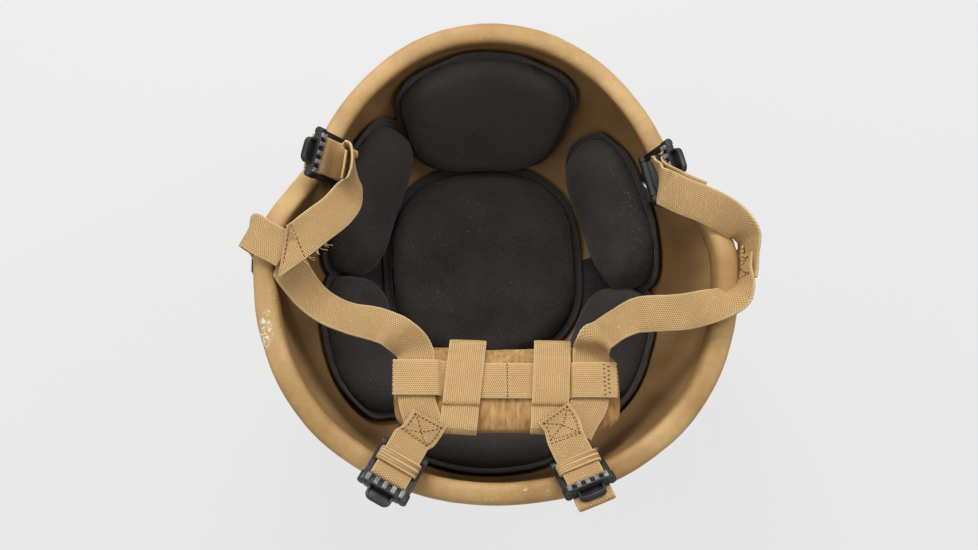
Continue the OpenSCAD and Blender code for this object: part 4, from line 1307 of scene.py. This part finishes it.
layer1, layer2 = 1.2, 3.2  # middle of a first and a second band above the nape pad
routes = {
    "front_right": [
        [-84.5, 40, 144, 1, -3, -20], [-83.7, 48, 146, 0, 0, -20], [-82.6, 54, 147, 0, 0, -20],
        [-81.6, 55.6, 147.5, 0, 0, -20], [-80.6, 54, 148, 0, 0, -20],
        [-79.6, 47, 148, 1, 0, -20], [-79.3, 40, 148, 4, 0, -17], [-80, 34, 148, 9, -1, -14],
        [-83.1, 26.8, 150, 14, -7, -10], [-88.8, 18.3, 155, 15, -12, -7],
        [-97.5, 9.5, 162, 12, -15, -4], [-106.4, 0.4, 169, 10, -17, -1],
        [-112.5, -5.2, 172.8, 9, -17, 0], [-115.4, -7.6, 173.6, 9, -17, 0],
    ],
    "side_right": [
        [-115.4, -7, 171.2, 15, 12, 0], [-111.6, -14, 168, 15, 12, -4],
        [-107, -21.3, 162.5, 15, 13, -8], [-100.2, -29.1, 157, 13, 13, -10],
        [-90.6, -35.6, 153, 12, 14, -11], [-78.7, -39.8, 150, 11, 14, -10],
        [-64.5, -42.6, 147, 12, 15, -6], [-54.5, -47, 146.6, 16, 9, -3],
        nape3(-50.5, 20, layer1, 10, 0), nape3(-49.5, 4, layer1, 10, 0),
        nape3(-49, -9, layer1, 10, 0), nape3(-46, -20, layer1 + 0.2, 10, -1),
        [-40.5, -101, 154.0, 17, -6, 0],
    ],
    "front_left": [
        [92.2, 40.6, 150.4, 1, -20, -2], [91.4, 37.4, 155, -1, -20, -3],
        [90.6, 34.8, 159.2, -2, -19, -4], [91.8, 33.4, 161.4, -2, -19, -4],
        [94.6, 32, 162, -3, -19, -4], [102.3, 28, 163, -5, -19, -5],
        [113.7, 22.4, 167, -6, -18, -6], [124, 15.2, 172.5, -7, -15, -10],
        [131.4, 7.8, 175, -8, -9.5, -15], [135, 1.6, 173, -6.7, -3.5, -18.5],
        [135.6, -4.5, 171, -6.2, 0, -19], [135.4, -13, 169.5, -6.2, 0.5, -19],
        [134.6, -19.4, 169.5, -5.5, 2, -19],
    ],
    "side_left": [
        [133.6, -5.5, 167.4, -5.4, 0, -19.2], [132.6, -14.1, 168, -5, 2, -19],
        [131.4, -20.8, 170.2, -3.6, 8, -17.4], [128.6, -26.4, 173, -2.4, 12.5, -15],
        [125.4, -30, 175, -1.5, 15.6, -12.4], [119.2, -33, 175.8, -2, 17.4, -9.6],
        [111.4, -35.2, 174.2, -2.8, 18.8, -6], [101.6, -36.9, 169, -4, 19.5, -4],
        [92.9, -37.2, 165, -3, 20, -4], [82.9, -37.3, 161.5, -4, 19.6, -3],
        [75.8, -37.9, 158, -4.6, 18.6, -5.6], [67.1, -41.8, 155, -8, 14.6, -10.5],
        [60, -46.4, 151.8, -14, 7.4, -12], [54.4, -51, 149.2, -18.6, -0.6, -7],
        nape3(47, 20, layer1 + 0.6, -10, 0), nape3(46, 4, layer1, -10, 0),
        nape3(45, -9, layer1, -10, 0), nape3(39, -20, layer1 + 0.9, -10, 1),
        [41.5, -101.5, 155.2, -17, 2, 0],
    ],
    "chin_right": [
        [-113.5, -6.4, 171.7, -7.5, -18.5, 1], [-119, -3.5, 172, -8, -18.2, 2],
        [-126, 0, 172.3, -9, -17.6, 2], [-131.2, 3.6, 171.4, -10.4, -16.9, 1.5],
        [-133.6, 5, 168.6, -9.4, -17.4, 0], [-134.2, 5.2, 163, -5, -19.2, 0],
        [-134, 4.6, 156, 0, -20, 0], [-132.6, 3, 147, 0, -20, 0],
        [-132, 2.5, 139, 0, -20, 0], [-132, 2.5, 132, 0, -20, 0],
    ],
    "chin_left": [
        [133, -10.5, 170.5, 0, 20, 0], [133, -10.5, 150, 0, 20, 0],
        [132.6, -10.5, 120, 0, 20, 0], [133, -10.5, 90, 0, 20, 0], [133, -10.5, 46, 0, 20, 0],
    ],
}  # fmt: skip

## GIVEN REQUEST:
Write out the full listing, keeping every line exactly as it is.

## RESULT:
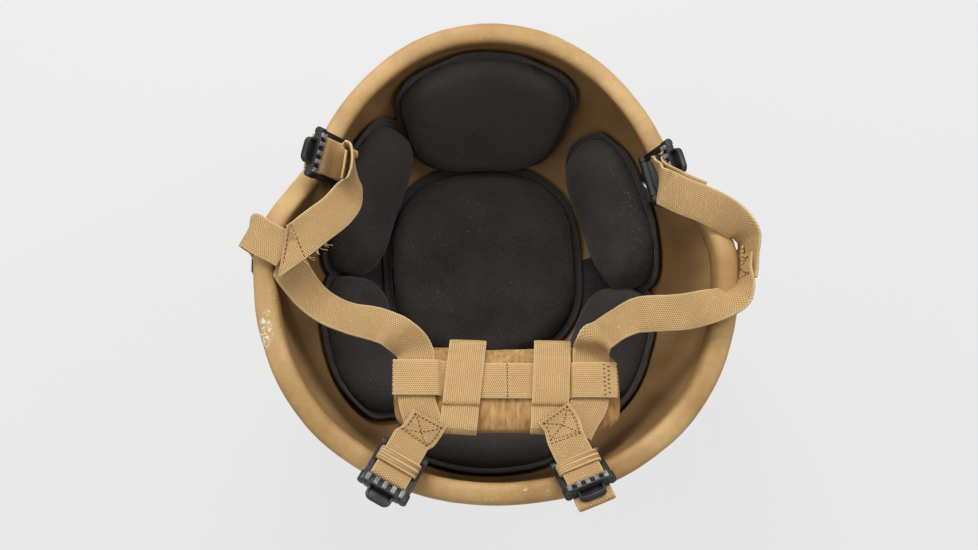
Continue the OpenSCAD and Blender code for this object: part 4, from line 1307 of scene.py. This part finishes it.
layer1, layer2 = 1.2, 3.2  # middle of a first and a second band above the nape pad
routes = {
    "front_right": [
        [-84.5, 40, 144, 1, -3, -20], [-83.7, 48, 146, 0, 0, -20], [-82.6, 54, 147, 0, 0, -20],
        [-81.6, 55.6, 147.5, 0, 0, -20], [-80.6, 54, 148, 0, 0, -20],
        [-79.6, 47, 148, 1, 0, -20], [-79.3, 40, 148, 4, 0, -17], [-80, 34, 148, 9, -1, -14],
        [-83.1, 26.8, 150, 14, -7, -10], [-88.8, 18.3, 155, 15, -12, -7],
        [-97.5, 9.5, 162, 12, -15, -4], [-106.4, 0.4, 169, 10, -17, -1],
        [-112.5, -5.2, 172.8, 9, -17, 0], [-115.4, -7.6, 173.6, 9, -17, 0],
    ],
    "side_right": [
        [-115.4, -7, 171.2, 15, 12, 0], [-111.6, -14, 168, 15, 12, -4],
        [-107, -21.3, 162.5, 15, 13, -8], [-100.2, -29.1, 157, 13, 13, -10],
        [-90.6, -35.6, 153, 12, 14, -11], [-78.7, -39.8, 150, 11, 14, -10],
        [-64.5, -42.6, 147, 12, 15, -6], [-54.5, -47, 146.6, 16, 9, -3],
        nape3(-50.5, 20, layer1, 10, 0), nape3(-49.5, 4, layer1, 10, 0),
        nape3(-49, -9, layer1, 10, 0), nape3(-46, -20, layer1 + 0.2, 10, -1),
        [-40.5, -101, 154.0, 17, -6, 0],
    ],
    "front_left": [
        [92.2, 40.6, 150.4, 1, -20, -2], [91.4, 37.4, 155, -1, -20, -3],
        [90.6, 34.8, 159.2, -2, -19, -4], [91.8, 33.4, 161.4, -2, -19, -4],
        [94.6, 32, 162, -3, -19, -4], [102.3, 28, 163, -5, -19, -5],
        [113.7, 22.4, 167, -6, -18, -6], [124, 15.2, 172.5, -7, -15, -10],
        [131.4, 7.8, 175, -8, -9.5, -15], [135, 1.6, 173, -6.7, -3.5, -18.5],
        [135.6, -4.5, 171, -6.2, 0, -19], [135.4, -13, 169.5, -6.2, 0.5, -19],
        [134.6, -19.4, 169.5, -5.5, 2, -19],
    ],
    "side_left": [
        [133.6, -5.5, 167.4, -5.4, 0, -19.2], [132.6, -14.1, 168, -5, 2, -19],
        [131.4, -20.8, 170.2, -3.6, 8, -17.4], [128.6, -26.4, 173, -2.4, 12.5, -15],
        [125.4, -30, 175, -1.5, 15.6, -12.4], [119.2, -33, 175.8, -2, 17.4, -9.6],
        [111.4, -35.2, 174.2, -2.8, 18.8, -6], [101.6, -36.9, 169, -4, 19.5, -4],
        [92.9, -37.2, 165, -3, 20, -4], [82.9, -37.3, 161.5, -4, 19.6, -3],
        [75.8, -37.9, 158, -4.6, 18.6, -5.6], [67.1, -41.8, 155, -8, 14.6, -10.5],
        [60, -46.4, 151.8, -14, 7.4, -12], [54.4, -51, 149.2, -18.6, -0.6, -7],
        nape3(47, 20, layer1 + 0.6, -10, 0), nape3(46, 4, layer1, -10, 0),
        nape3(45, -9, layer1, -10, 0), nape3(39, -20, layer1 + 0.9, -10, 1),
        [41.5, -101.5, 155.2, -17, 2, 0],
    ],
    "chin_right": [
        [-113.5, -6.4, 171.7, -7.5, -18.5, 1], [-119, -3.5, 172, -8, -18.2, 2],
        [-126, 0, 172.3, -9, -17.6, 2], [-131.2, 3.6, 171.4, -10.4, -16.9, 1.5],
        [-133.6, 5, 168.6, -9.4, -17.4, 0], [-134.2, 5.2, 163, -5, -19.2, 0],
        [-134, 4.6, 156, 0, -20, 0], [-132.6, 3, 147, 0, -20, 0],
        [-132, 2.5, 139, 0, -20, 0], [-132, 2.5, 132, 0, -20, 0],
    ],
    "chin_left": [
        [133, -10.5, 170.5, 0, 20, 0], [133, -10.5, 150, 0, 20, 0],
        [132.6, -10.5, 120, 0, 20, 0], [133, -10.5, 90, 0, 20, 0], [133, -10.5, 46, 0, 20, 0],
    ],
}  # fmt: skip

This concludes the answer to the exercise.